## Written instruction
Your task is to copy every line of this material exactly.

## Material provided
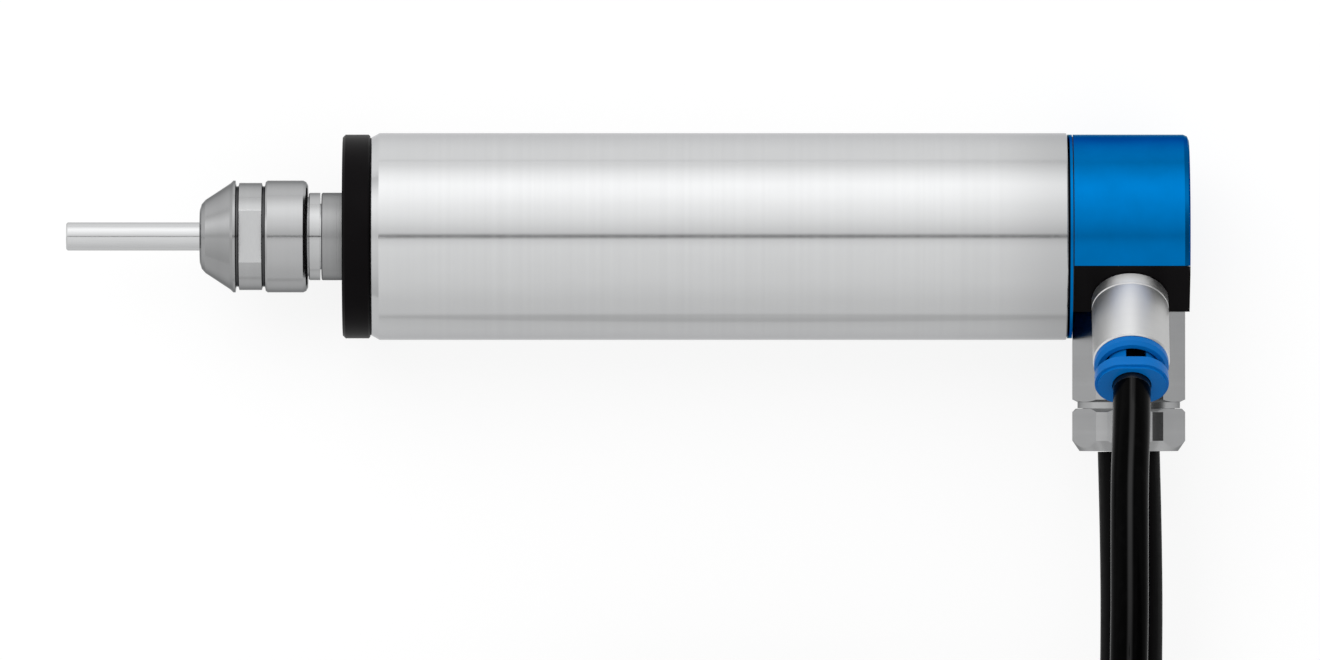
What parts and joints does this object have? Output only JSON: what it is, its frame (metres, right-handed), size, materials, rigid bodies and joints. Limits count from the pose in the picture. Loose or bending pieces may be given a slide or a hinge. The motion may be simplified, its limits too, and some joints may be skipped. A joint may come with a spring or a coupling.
{
  "type": "high-speed spindle",
  "caption": "Slim round spindle with a built-in motor, a collet nose holding a thin bar, an angled push-in air fitting, and a side outlet with motor cord and plug.",
  "frame": {"origin": "on the spindle's axis, at the front end of the housing's full diameter, where its front bevel ends", "axes": "-X along the spindle's axis towards the nose and the bar, -Y along the cord outlet, +Z away from the surface that the spindle lies on"},
  "size_m": [0.1193, 0.1486, 0.0424],
  "materials": {
    "housing_steel": "ground, slightly frosted by fine turning marks",
    "cap_steel": "satin, turned",
    "shaft_steel": "ground and polished",
    "nut_steel": "polished, finely turned",
    "collet_steel": "ground",
    "bar_steel": "ground and polished",
    "bearing_steel": "polished",
    "lock_steel": "black oxide",
    "ball_steel": "polished",
    "cage_resin": "woven resin, matte",
    "magnet": "matte",
    "sleeve_steel": "ground",
    "balance_brass": "turned",
    "core_steel": "stacked sheets, matte",
    "winding_copper": "varnished wire",
    "board": "lacquered",
    "chip": "matte",
    "holder_aluminium": "turned",
    "spring_steel": "smooth",
    "black_anodised": "black anodised, satin",
    "blue_anodised": "blue anodised, satin",
    "seal_rubber": "matte",
    "screw_steel": "black oxide",
    "lead_insulation": "smooth",
    "fitting_metal": "nickel plated, satin",
    "blue_plastic": "moulded, slightly glossy",
    "claw_steel": "smooth",
    "hose_plastic": "smooth, slightly glossy",
    "outlet_steel": "satin",
    "cord_jacket": "satin",
    "strap": "woven strap",
    "plug_metal": "nickel plated, satin",
    "plug_plastic": "matte"
  },
  "bodies": {
    "housing": {"housing_tube": "housing_steel", "nose_ring": "black_anodised", "front_cap": "cap_steel", "front_bearing_outer_rings": "bearing_steel", "outer_spacer": "bearing_steel", "bearing_clamp_ring": "lock_steel", "stator_core": "core_steel", "stator_windings": "winding_copper", "sensor_board": "board", "hall_sensors": "chip", "rear_bearing_holder": "holder_aluminium", "rear_bearing_outer_ring": "bearing_steel", "preload_spring": "spring_steel", "rear_flange": "blue_anodised", "rear_gasket": "seal_rubber", "rear_cover": "blue_anodised", "port_block": "black_anodised", "cover_screws": "screw_steel", "motor_leads": "lead_insulation", "air_fitting": "fitting_metal", "port_gasket": "seal_rubber", "hose_seal": "seal_rubber", "hose_claw": "claw_steel", "guide_collar": "blue_plastic", "hose_end": "hose_plastic", "cord_outlet": "outlet_steel", "cord_bush": "seal_rubber", "gland_washer": "outlet_steel", "gland_nut": "outlet_steel", "cord_end": "cord_jacket", "motor_cord": "cord_jacket", "cord_coil": "cord_jacket", "cord_ties": "strap", "cord_tail": "cord_jacket", "plug_shell": "plug_metal", "plug_insert": "plug_plastic", "plug_relief": "plug_plastic", "air_hose": "hose_plastic", "hose_coil": "hose_plastic", "hose_ties": "strap"},
    "spindle": {"spindle_shaft": "shaft_steel", "front_bearing_inner_rings": "bearing_steel", "inner_spacer": "bearing_steel", "front_lock_nut": "lock_steel", "rotor_magnet": "magnet", "rotor_sleeve": "sleeve_steel", "balance_rings": "balance_brass", "rear_bearing_inner_ring": "bearing_steel", "rear_lock_nut": "lock_steel"},
    "collet": {"collet": "collet_steel"},
    "collet_nut": {"collet_nut": "nut_steel"},
    "test_bar": {"test_bar": "bar_steel"},
    "front_cages": {"front_bearing_balls": "ball_steel", "front_bearing_cages": "cage_resin"},
    "rear_cage": {"rear_bearing_balls": "ball_steel", "rear_bearing_cage": "cage_resin"},
    "release_ring": {"release_ring": "blue_plastic"},
    "plug_ring": {"plug_ring": "plug_metal"}
  },
  "joints": [
    {"name": "spindle_turn", "type": "hinge", "parent": "housing", "child": "spindle", "pos_m": [0, 0, 0], "axis": [-1, 0, 0], "continuous": true},
    {"name": "collet_slide", "type": "slide", "parent": "spindle", "child": "collet", "axis": [-1, 0, 0], "range_m": [0, 0.0015]},
    {"name": "nut_turn", "type": "hinge", "parent": "collet", "child": "collet_nut", "pos_m": [-0.0135, 0, 0], "axis": [-1, 0, 0], "range_deg": [0, 720]},
    {"name": "bar_slide", "type": "slide", "parent": "collet", "child": "test_bar", "axis": [-1, 0, 0], "range_m": [0, 0.014]},
    {"name": "front_cage_turn", "type": "hinge", "parent": "housing", "child": "front_cages", "pos_m": [0.006, 0, 0], "axis": [-1, 0, 0], "continuous": true},
    {"name": "rear_cage_turn", "type": "hinge", "parent": "housing", "child": "rear_cage", "pos_m": [0.062, 0, 0], "axis": [-1, 0, 0], "continuous": true},
    {"name": "release_press", "type": "slide", "parent": "housing", "child": "release_ring", "axis": [0, 0.7071, -0.7071], "range_m": [0, 0.0008], "stiffness_N_per_m": 400},
    {"name": "coupling_ring_turn", "type": "hinge", "parent": "housing", "child": "plug_ring", "pos_m": [-0.015, -0.062, -0.0035], "axis": [0, 1, 0], "continuous": true}
  ],
  "couplings": [
    {"joint": "collet_slide", "follows": "nut_turn", "m_per_rad": 0.00011937},
    {"joint": "front_cage_turn", "follows": "spindle_turn", "ratio": 0.4},
    {"joint": "rear_cage_turn", "follows": "spindle_turn", "ratio": 0.4}
  ]
}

## Worked answer
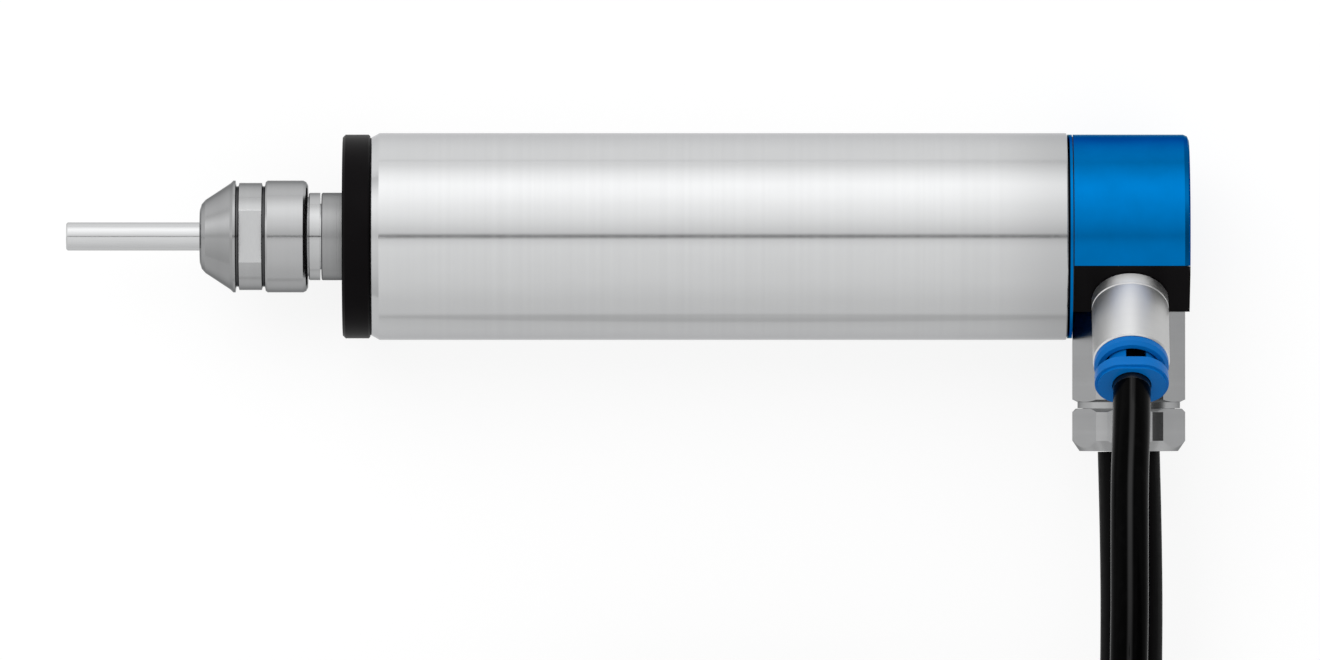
What parts and joints does this object have? Output only JSON: what it is, its frame (metres, right-handed), size, materials, rigid bodies and joints. Limits count from the pose in the picture. Loose or bending pieces may be given a slide or a hinge. The motion may be simplified, its limits too, and some joints may be skipped. A joint may come with a spring or a coupling.
{
  "type": "high-speed spindle",
  "caption": "Slim round spindle with a built-in motor, a collet nose holding a thin bar, an angled push-in air fitting, and a side outlet with motor cord and plug.",
  "frame": {"origin": "on the spindle's axis, at the front end of the housing's full diameter, where its front bevel ends", "axes": "-X along the spindle's axis towards the nose and the bar, -Y along the cord outlet, +Z away from the surface that the spindle lies on"},
  "size_m": [0.1193, 0.1486, 0.0424],
  "materials": {
    "housing_steel": "ground, slightly frosted by fine turning marks",
    "cap_steel": "satin, turned",
    "shaft_steel": "ground and polished",
    "nut_steel": "polished, finely turned",
    "collet_steel": "ground",
    "bar_steel": "ground and polished",
    "bearing_steel": "polished",
    "lock_steel": "black oxide",
    "ball_steel": "polished",
    "cage_resin": "woven resin, matte",
    "magnet": "matte",
    "sleeve_steel": "ground",
    "balance_brass": "turned",
    "core_steel": "stacked sheets, matte",
    "winding_copper": "varnished wire",
    "board": "lacquered",
    "chip": "matte",
    "holder_aluminium": "turned",
    "spring_steel": "smooth",
    "black_anodised": "black anodised, satin",
    "blue_anodised": "blue anodised, satin",
    "seal_rubber": "matte",
    "screw_steel": "black oxide",
    "lead_insulation": "smooth",
    "fitting_metal": "nickel plated, satin",
    "blue_plastic": "moulded, slightly glossy",
    "claw_steel": "smooth",
    "hose_plastic": "smooth, slightly glossy",
    "outlet_steel": "satin",
    "cord_jacket": "satin",
    "strap": "woven strap",
    "plug_metal": "nickel plated, satin",
    "plug_plastic": "matte"
  },
  "bodies": {
    "housing": {"housing_tube": "housing_steel", "nose_ring": "black_anodised", "front_cap": "cap_steel", "front_bearing_outer_rings": "bearing_steel", "outer_spacer": "bearing_steel", "bearing_clamp_ring": "lock_steel", "stator_core": "core_steel", "stator_windings": "winding_copper", "sensor_board": "board", "hall_sensors": "chip", "rear_bearing_holder": "holder_aluminium", "rear_bearing_outer_ring": "bearing_steel", "preload_spring": "spring_steel", "rear_flange": "blue_anodised", "rear_gasket": "seal_rubber", "rear_cover": "blue_anodised", "port_block": "black_anodised", "cover_screws": "screw_steel", "motor_leads": "lead_insulation", "air_fitting": "fitting_metal", "port_gasket": "seal_rubber", "hose_seal": "seal_rubber", "hose_claw": "claw_steel", "guide_collar": "blue_plastic", "hose_end": "hose_plastic", "cord_outlet": "outlet_steel", "cord_bush": "seal_rubber", "gland_washer": "outlet_steel", "gland_nut": "outlet_steel", "cord_end": "cord_jacket", "motor_cord": "cord_jacket", "cord_coil": "cord_jacket", "cord_ties": "strap", "cord_tail": "cord_jacket", "plug_shell": "plug_metal", "plug_insert": "plug_plastic", "plug_relief": "plug_plastic", "air_hose": "hose_plastic", "hose_coil": "hose_plastic", "hose_ties": "strap"},
    "spindle": {"spindle_shaft": "shaft_steel", "front_bearing_inner_rings": "bearing_steel", "inner_spacer": "bearing_steel", "front_lock_nut": "lock_steel", "rotor_magnet": "magnet", "rotor_sleeve": "sleeve_steel", "balance_rings": "balance_brass", "rear_bearing_inner_ring": "bearing_steel", "rear_lock_nut": "lock_steel"},
    "collet": {"collet": "collet_steel"},
    "collet_nut": {"collet_nut": "nut_steel"},
    "test_bar": {"test_bar": "bar_steel"},
    "front_cages": {"front_bearing_balls": "ball_steel", "front_bearing_cages": "cage_resin"},
    "rear_cage": {"rear_bearing_balls": "ball_steel", "rear_bearing_cage": "cage_resin"},
    "release_ring": {"release_ring": "blue_plastic"},
    "plug_ring": {"plug_ring": "plug_metal"}
  },
  "joints": [
    {"name": "spindle_turn", "type": "hinge", "parent": "housing", "child": "spindle", "pos_m": [0, 0, 0], "axis": [-1, 0, 0], "continuous": true},
    {"name": "collet_slide", "type": "slide", "parent": "spindle", "child": "collet", "axis": [-1, 0, 0], "range_m": [0, 0.0015]},
    {"name": "nut_turn", "type": "hinge", "parent": "collet", "child": "collet_nut", "pos_m": [-0.0135, 0, 0], "axis": [-1, 0, 0], "range_deg": [0, 720]},
    {"name": "bar_slide", "type": "slide", "parent": "collet", "child": "test_bar", "axis": [-1, 0, 0], "range_m": [0, 0.014]},
    {"name": "front_cage_turn", "type": "hinge", "parent": "housing", "child": "front_cages", "pos_m": [0.006, 0, 0], "axis": [-1, 0, 0], "continuous": true},
    {"name": "rear_cage_turn", "type": "hinge", "parent": "housing", "child": "rear_cage", "pos_m": [0.062, 0, 0], "axis": [-1, 0, 0], "continuous": true},
    {"name": "release_press", "type": "slide", "parent": "housing", "child": "release_ring", "axis": [0, 0.7071, -0.7071], "range_m": [0, 0.0008], "stiffness_N_per_m": 400},
    {"name": "coupling_ring_turn", "type": "hinge", "parent": "housing", "child": "plug_ring", "pos_m": [-0.015, -0.062, -0.0035], "axis": [0, 1, 0], "continuous": true}
  ],
  "couplings": [
    {"joint": "collet_slide", "follows": "nut_turn", "m_per_rad": 0.00011937},
    {"joint": "front_cage_turn", "follows": "spindle_turn", "ratio": 0.4},
    {"joint": "rear_cage_turn", "follows": "spindle_turn", "ratio": 0.4}
  ]
}